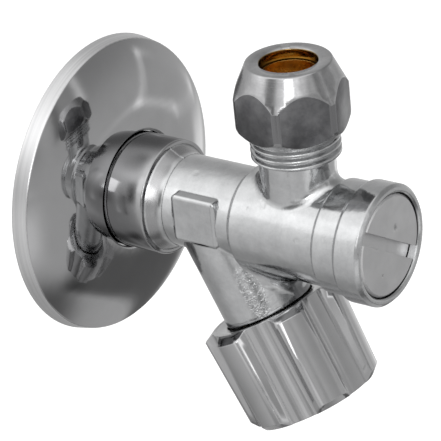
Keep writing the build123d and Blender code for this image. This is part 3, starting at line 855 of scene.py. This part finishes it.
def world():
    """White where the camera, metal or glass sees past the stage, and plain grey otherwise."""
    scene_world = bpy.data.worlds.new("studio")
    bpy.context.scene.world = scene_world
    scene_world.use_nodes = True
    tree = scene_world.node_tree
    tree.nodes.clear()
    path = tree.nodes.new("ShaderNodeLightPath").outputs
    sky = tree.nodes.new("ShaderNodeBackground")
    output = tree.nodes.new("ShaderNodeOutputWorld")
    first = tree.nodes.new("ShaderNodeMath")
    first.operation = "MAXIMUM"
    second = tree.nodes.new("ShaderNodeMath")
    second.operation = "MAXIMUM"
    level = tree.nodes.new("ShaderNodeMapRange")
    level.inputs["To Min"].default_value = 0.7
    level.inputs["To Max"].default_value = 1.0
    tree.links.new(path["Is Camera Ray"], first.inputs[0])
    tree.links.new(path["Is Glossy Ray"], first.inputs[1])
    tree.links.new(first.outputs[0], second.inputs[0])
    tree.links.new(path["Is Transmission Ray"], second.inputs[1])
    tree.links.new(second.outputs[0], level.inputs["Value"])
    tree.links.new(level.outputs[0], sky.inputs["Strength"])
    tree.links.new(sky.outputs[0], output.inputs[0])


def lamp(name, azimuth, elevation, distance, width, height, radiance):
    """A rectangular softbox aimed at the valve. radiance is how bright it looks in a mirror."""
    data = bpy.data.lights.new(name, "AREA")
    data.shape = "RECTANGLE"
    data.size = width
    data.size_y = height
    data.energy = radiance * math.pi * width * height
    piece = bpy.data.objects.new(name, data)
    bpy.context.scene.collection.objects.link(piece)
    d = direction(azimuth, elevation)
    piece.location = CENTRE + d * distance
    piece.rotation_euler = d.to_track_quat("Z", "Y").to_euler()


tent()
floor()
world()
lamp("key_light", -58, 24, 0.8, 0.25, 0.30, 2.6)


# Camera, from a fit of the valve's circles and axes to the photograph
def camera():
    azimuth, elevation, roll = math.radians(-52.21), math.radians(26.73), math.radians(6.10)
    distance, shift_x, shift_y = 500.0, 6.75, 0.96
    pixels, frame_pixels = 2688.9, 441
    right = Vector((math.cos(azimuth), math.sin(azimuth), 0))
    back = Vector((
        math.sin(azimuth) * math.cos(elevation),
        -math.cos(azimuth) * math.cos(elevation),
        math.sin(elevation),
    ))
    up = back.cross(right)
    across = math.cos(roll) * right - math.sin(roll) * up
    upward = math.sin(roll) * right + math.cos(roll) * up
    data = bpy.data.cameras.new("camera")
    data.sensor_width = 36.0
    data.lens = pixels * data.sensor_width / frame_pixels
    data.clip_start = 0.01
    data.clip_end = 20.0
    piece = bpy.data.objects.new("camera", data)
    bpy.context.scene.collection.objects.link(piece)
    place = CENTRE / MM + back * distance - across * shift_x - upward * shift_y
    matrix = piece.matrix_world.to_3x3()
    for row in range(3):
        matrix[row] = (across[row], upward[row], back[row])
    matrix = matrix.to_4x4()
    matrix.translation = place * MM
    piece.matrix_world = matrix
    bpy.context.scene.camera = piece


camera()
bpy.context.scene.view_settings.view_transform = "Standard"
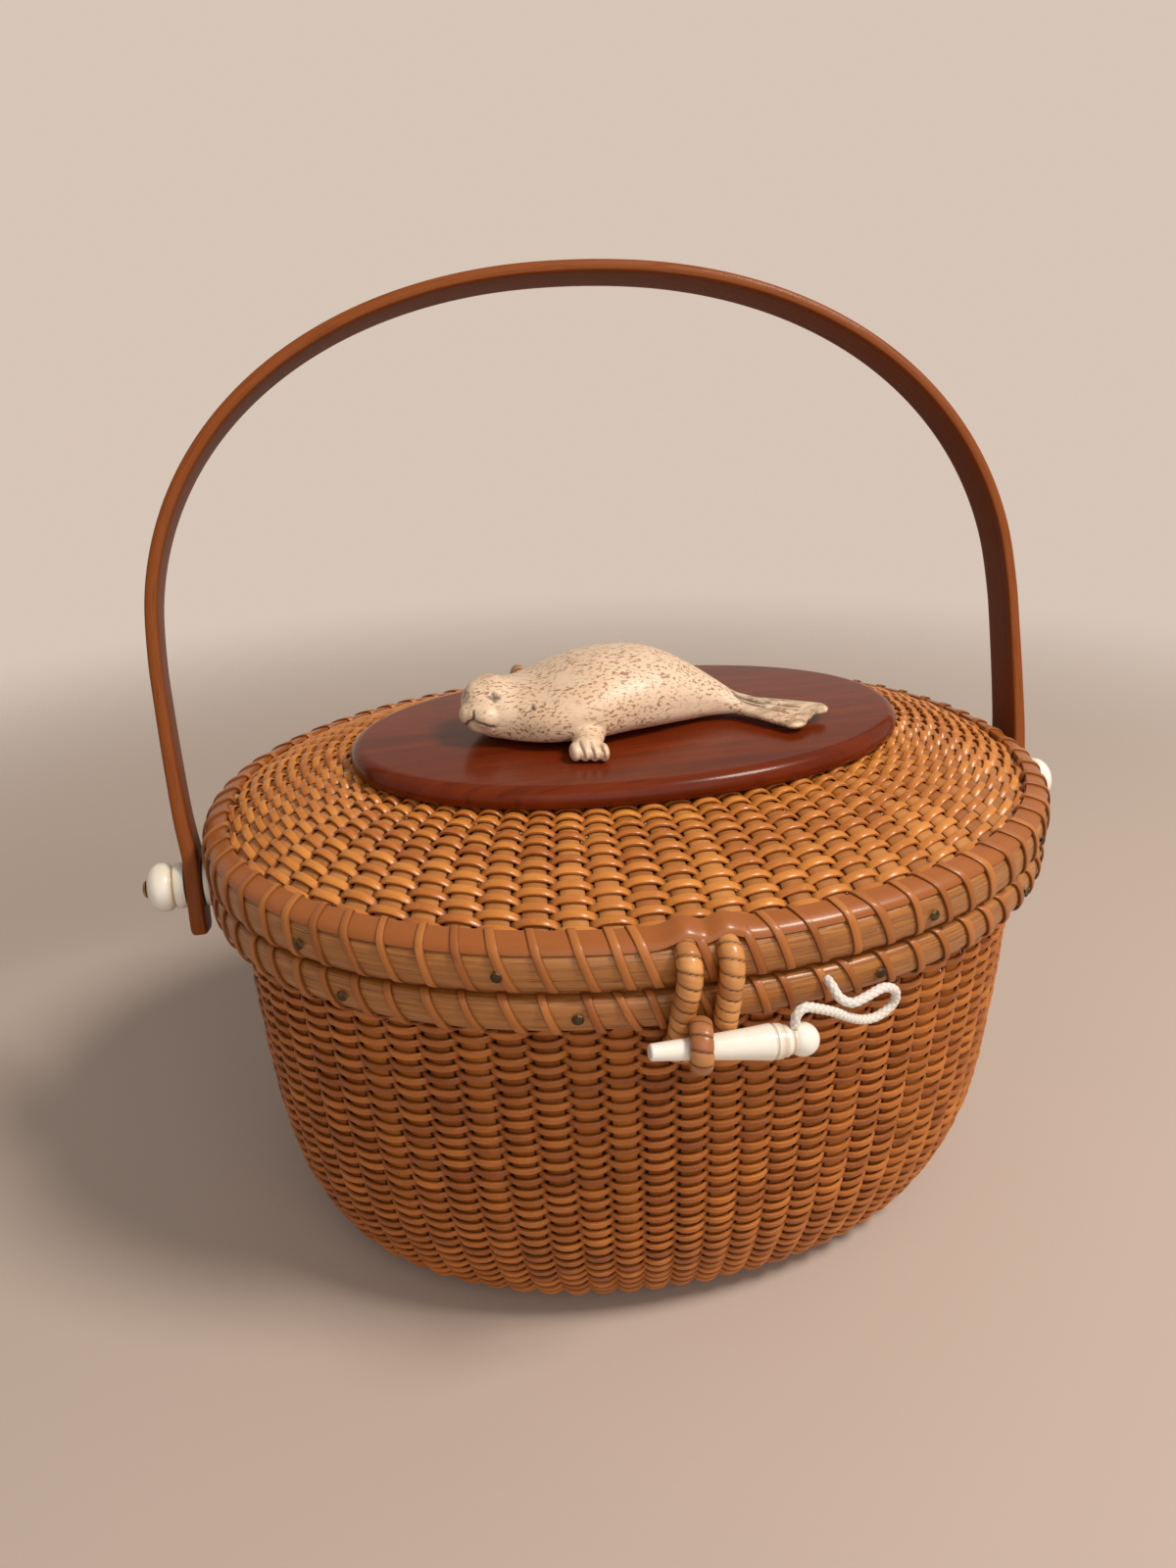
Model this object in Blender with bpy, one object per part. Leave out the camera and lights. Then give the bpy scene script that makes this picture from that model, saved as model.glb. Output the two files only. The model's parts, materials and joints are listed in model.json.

# WHAT YOU ARE ASKED TO DO
Write out every entry word for word.

# SOLUTION TO THE EXERCISE
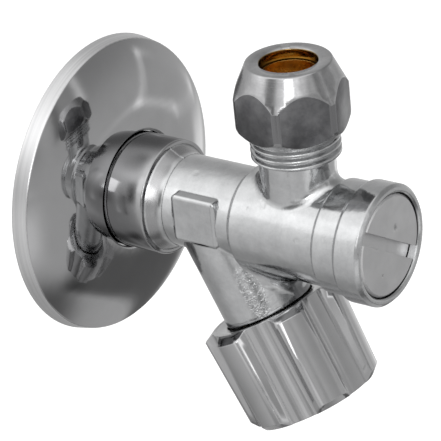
Keep writing the build123d and Blender code for this image. This is part 3, starting at line 855 of scene.py. This part finishes it.
def world():
    """White where the camera, metal or glass sees past the stage, and plain grey otherwise."""
    scene_world = bpy.data.worlds.new("studio")
    bpy.context.scene.world = scene_world
    scene_world.use_nodes = True
    tree = scene_world.node_tree
    tree.nodes.clear()
    path = tree.nodes.new("ShaderNodeLightPath").outputs
    sky = tree.nodes.new("ShaderNodeBackground")
    output = tree.nodes.new("ShaderNodeOutputWorld")
    first = tree.nodes.new("ShaderNodeMath")
    first.operation = "MAXIMUM"
    second = tree.nodes.new("ShaderNodeMath")
    second.operation = "MAXIMUM"
    level = tree.nodes.new("ShaderNodeMapRange")
    level.inputs["To Min"].default_value = 0.7
    level.inputs["To Max"].default_value = 1.0
    tree.links.new(path["Is Camera Ray"], first.inputs[0])
    tree.links.new(path["Is Glossy Ray"], first.inputs[1])
    tree.links.new(first.outputs[0], second.inputs[0])
    tree.links.new(path["Is Transmission Ray"], second.inputs[1])
    tree.links.new(second.outputs[0], level.inputs["Value"])
    tree.links.new(level.outputs[0], sky.inputs["Strength"])
    tree.links.new(sky.outputs[0], output.inputs[0])


def lamp(name, azimuth, elevation, distance, width, height, radiance):
    """A rectangular softbox aimed at the valve. radiance is how bright it looks in a mirror."""
    data = bpy.data.lights.new(name, "AREA")
    data.shape = "RECTANGLE"
    data.size = width
    data.size_y = height
    data.energy = radiance * math.pi * width * height
    piece = bpy.data.objects.new(name, data)
    bpy.context.scene.collection.objects.link(piece)
    d = direction(azimuth, elevation)
    piece.location = CENTRE + d * distance
    piece.rotation_euler = d.to_track_quat("Z", "Y").to_euler()


tent()
floor()
world()
lamp("key_light", -58, 24, 0.8, 0.25, 0.30, 2.6)


# Camera, from a fit of the valve's circles and axes to the photograph
def camera():
    azimuth, elevation, roll = math.radians(-52.21), math.radians(26.73), math.radians(6.10)
    distance, shift_x, shift_y = 500.0, 6.75, 0.96
    pixels, frame_pixels = 2688.9, 441
    right = Vector((math.cos(azimuth), math.sin(azimuth), 0))
    back = Vector((
        math.sin(azimuth) * math.cos(elevation),
        -math.cos(azimuth) * math.cos(elevation),
        math.sin(elevation),
    ))
    up = back.cross(right)
    across = math.cos(roll) * right - math.sin(roll) * up
    upward = math.sin(roll) * right + math.cos(roll) * up
    data = bpy.data.cameras.new("camera")
    data.sensor_width = 36.0
    data.lens = pixels * data.sensor_width / frame_pixels
    data.clip_start = 0.01
    data.clip_end = 20.0
    piece = bpy.data.objects.new("camera", data)
    bpy.context.scene.collection.objects.link(piece)
    place = CENTRE / MM + back * distance - across * shift_x - upward * shift_y
    matrix = piece.matrix_world.to_3x3()
    for row in range(3):
        matrix[row] = (across[row], upward[row], back[row])
    matrix = matrix.to_4x4()
    matrix.translation = place * MM
    piece.matrix_world = matrix
    bpy.context.scene.camera = piece


camera()
bpy.context.scene.view_settings.view_transform = "Standard"
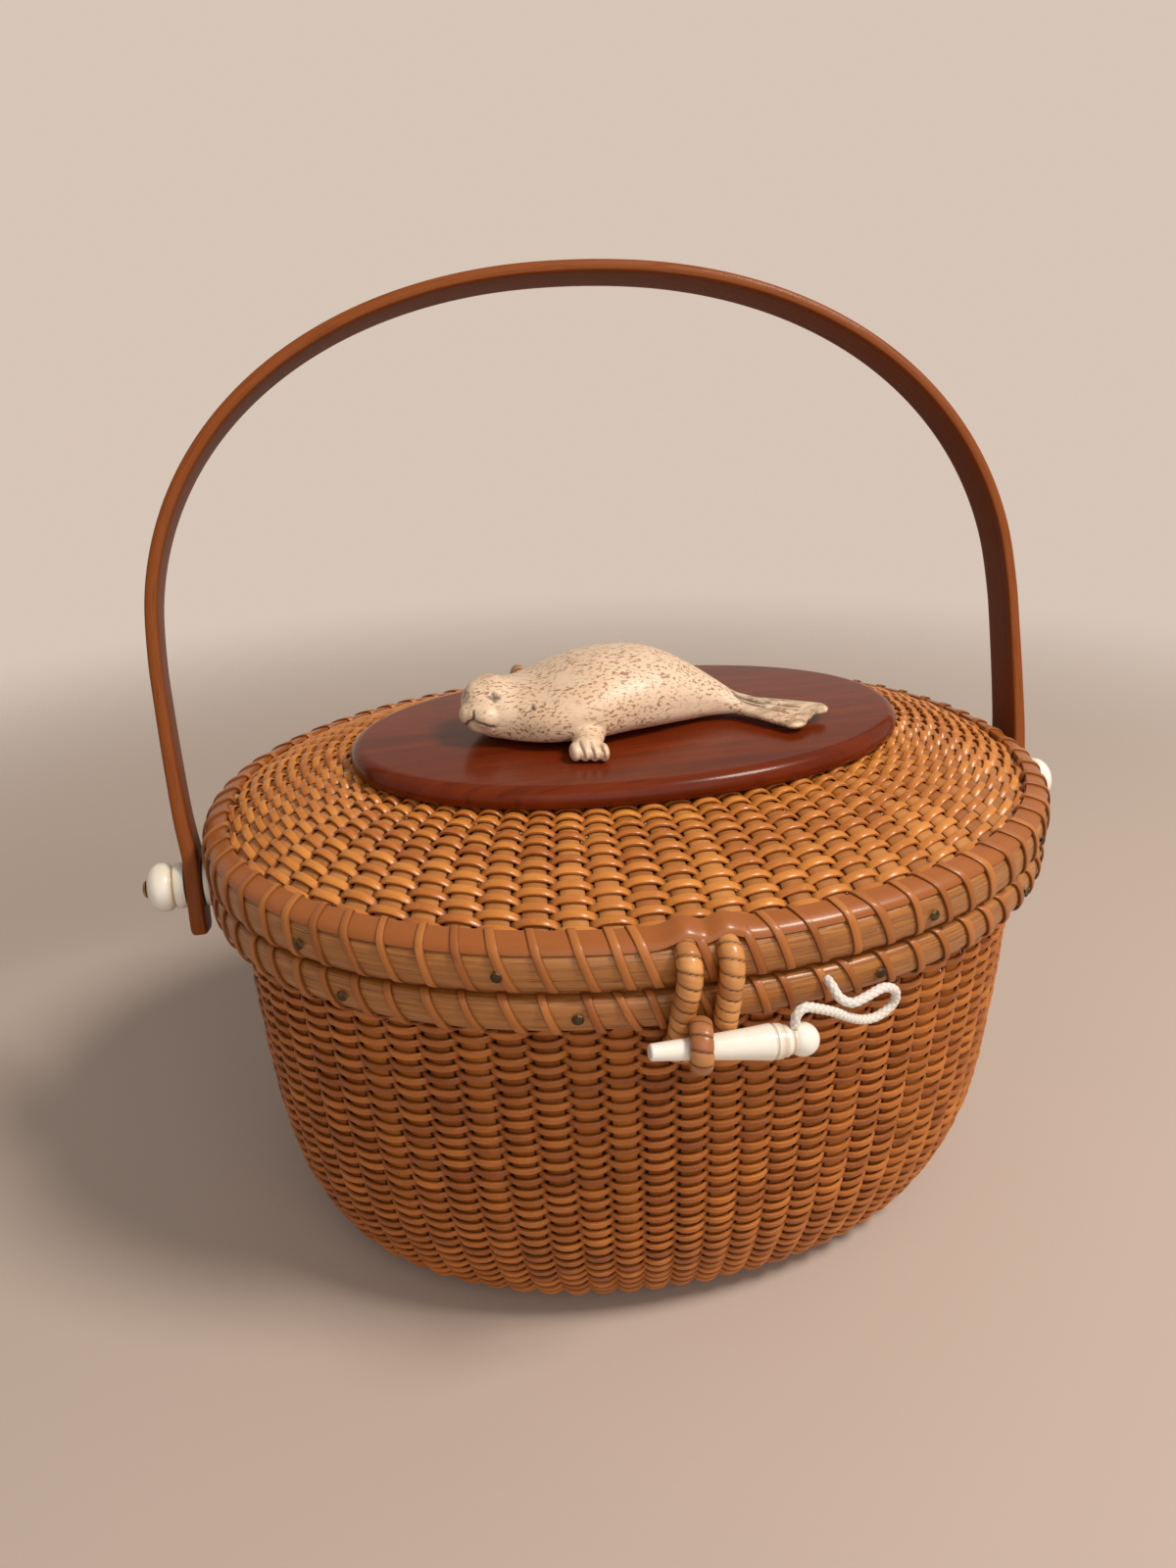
Model this object in Blender with bpy, one object per part. Leave out the camera and lights. Then give the bpy scene script that makes this picture from that model, saved as model.glb. Output the two files only. The model's parts, materials and joints are listed in model.json.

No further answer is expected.